## TASK REQUIREMENTS
Tally the lines that include "imported". Output the number only.

## DATASET EXCERPT
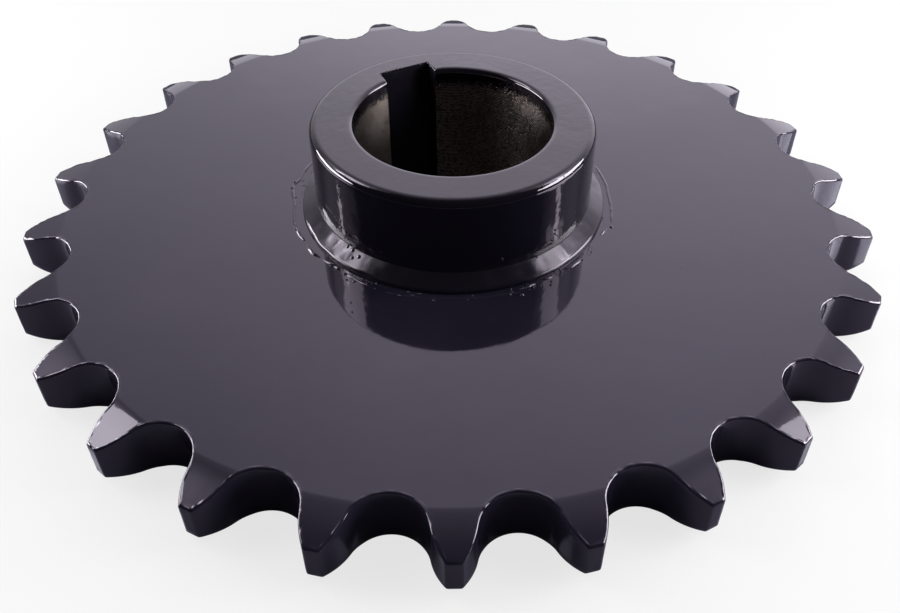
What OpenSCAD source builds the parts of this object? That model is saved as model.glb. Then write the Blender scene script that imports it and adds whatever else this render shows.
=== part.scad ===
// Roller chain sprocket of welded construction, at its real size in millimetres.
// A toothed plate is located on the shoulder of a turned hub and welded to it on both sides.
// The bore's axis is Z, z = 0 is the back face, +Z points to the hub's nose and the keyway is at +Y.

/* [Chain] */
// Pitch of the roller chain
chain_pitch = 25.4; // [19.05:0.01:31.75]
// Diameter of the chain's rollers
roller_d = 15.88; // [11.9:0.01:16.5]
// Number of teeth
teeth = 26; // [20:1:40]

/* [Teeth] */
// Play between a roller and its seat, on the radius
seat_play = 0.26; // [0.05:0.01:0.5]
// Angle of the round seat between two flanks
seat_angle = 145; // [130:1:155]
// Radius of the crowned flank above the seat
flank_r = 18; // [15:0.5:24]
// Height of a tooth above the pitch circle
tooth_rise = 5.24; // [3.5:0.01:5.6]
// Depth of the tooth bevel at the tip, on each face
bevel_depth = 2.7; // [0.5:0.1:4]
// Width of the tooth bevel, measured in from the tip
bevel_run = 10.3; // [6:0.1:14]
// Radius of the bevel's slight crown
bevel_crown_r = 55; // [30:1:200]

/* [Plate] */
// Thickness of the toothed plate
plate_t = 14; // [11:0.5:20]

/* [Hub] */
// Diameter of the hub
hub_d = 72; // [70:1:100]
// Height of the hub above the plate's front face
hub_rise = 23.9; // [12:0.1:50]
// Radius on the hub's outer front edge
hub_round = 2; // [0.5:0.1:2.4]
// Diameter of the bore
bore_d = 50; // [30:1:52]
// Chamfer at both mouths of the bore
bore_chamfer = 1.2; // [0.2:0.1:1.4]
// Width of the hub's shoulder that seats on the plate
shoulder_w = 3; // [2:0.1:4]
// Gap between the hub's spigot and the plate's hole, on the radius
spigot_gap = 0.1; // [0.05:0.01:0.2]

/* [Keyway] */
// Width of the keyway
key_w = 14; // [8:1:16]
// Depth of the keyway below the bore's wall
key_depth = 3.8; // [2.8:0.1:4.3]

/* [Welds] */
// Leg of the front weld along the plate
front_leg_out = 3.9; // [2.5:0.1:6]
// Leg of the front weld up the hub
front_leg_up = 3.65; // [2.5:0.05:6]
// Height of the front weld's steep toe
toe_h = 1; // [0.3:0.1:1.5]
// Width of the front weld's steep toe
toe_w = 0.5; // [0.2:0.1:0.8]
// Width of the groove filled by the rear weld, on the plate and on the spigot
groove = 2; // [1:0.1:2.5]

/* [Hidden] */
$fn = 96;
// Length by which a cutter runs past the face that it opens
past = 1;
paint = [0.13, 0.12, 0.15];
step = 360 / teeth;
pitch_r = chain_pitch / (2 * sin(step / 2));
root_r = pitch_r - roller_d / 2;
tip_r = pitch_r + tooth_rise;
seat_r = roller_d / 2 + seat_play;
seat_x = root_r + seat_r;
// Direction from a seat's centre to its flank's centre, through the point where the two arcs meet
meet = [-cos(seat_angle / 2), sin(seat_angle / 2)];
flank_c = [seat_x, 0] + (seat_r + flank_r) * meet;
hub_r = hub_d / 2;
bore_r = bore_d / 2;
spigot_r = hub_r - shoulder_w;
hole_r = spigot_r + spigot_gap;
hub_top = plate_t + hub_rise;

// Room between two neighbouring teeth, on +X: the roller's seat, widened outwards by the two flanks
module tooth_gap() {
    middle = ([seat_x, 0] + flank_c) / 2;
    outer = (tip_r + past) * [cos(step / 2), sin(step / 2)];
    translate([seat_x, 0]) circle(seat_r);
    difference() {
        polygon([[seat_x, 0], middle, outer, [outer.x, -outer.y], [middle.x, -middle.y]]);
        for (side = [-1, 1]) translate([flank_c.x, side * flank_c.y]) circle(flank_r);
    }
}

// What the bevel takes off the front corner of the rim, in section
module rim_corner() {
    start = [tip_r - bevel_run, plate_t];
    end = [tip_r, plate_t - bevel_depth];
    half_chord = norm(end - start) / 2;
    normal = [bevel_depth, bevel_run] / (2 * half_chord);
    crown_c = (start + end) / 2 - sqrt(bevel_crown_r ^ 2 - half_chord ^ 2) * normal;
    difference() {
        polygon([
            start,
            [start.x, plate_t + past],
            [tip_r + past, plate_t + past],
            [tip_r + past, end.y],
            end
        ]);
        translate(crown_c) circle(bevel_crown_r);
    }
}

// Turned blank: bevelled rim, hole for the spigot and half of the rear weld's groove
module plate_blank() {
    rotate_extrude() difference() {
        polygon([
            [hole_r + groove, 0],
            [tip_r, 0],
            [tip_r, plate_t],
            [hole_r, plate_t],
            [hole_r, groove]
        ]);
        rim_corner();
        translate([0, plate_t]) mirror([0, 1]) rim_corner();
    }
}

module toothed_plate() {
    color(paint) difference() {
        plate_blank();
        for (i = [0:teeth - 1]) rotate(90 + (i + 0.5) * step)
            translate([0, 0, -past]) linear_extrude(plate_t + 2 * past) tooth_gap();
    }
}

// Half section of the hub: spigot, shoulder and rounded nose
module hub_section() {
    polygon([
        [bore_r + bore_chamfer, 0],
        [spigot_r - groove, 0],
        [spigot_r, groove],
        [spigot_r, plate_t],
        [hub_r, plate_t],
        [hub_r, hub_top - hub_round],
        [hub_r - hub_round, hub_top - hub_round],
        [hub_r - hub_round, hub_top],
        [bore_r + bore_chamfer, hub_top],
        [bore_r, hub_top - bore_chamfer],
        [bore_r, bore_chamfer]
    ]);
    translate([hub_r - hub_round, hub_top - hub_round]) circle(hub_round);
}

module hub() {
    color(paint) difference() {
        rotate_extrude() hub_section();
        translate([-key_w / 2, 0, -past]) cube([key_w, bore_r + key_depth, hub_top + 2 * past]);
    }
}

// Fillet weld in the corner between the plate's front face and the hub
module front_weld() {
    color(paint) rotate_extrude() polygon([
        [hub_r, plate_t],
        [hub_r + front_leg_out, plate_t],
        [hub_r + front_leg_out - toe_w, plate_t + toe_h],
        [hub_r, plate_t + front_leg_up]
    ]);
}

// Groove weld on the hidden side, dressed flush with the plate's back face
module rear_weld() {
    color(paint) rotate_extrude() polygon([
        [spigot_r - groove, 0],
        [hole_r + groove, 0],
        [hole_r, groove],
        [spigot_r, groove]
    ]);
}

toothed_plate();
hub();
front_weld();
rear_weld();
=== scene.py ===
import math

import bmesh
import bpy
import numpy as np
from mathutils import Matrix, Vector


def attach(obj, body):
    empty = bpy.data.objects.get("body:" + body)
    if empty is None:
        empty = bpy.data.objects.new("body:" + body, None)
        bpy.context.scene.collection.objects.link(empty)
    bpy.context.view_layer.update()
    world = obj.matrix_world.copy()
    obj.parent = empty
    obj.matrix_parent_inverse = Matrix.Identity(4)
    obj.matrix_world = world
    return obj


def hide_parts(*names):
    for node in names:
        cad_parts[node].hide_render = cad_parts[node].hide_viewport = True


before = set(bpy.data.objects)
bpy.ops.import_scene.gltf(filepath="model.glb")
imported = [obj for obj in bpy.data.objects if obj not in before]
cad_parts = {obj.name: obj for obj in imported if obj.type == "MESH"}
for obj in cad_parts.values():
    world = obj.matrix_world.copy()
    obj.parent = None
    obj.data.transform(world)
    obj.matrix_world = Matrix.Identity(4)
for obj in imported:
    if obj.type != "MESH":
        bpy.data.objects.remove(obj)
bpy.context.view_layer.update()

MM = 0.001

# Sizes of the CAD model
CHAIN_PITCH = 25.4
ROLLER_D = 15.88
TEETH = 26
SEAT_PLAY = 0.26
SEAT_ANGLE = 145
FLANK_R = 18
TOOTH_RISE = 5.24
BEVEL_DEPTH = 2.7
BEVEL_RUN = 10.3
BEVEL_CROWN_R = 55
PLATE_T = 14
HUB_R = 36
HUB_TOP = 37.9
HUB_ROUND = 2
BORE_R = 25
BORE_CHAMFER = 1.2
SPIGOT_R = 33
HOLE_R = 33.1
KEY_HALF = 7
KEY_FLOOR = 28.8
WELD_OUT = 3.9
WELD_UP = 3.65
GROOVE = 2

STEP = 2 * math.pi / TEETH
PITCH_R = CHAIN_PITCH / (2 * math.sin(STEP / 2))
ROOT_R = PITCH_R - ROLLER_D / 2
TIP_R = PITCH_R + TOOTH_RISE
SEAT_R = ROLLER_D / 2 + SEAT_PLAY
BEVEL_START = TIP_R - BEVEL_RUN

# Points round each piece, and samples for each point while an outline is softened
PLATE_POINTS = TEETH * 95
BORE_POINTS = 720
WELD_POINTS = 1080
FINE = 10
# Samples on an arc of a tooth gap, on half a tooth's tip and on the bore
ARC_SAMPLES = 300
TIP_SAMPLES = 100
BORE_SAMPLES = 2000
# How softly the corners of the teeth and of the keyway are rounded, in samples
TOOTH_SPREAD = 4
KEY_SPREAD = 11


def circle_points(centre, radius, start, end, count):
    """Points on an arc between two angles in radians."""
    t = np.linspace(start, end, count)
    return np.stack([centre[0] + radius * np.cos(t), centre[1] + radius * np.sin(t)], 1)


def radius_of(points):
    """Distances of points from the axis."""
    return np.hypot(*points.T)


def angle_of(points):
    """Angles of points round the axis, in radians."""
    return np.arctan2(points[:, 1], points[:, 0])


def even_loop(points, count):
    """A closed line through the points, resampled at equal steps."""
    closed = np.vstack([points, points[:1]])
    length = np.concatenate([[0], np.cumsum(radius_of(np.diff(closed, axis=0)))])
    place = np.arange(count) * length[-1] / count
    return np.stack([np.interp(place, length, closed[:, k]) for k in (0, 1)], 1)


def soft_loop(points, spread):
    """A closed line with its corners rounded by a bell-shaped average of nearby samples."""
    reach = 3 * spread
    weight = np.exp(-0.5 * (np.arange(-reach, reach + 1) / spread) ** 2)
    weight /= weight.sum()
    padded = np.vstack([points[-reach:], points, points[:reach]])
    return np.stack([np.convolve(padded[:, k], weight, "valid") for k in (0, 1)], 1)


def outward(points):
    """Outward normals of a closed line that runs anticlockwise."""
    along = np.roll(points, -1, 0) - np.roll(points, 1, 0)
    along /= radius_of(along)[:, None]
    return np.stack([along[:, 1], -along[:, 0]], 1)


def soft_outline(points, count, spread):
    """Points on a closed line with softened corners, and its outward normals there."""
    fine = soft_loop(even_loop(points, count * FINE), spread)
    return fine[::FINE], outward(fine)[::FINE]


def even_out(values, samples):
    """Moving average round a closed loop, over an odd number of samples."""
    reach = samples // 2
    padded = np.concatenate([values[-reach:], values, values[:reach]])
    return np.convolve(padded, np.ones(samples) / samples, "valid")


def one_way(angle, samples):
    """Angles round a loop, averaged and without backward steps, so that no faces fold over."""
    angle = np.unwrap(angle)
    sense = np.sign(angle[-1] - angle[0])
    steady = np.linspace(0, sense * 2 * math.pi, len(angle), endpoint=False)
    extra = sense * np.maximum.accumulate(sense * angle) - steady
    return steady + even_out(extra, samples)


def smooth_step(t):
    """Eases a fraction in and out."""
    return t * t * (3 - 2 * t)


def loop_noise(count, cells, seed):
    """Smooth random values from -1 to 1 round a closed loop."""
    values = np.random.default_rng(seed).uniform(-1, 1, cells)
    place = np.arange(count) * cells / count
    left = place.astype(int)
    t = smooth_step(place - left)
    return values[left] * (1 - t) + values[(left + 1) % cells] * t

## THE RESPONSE
3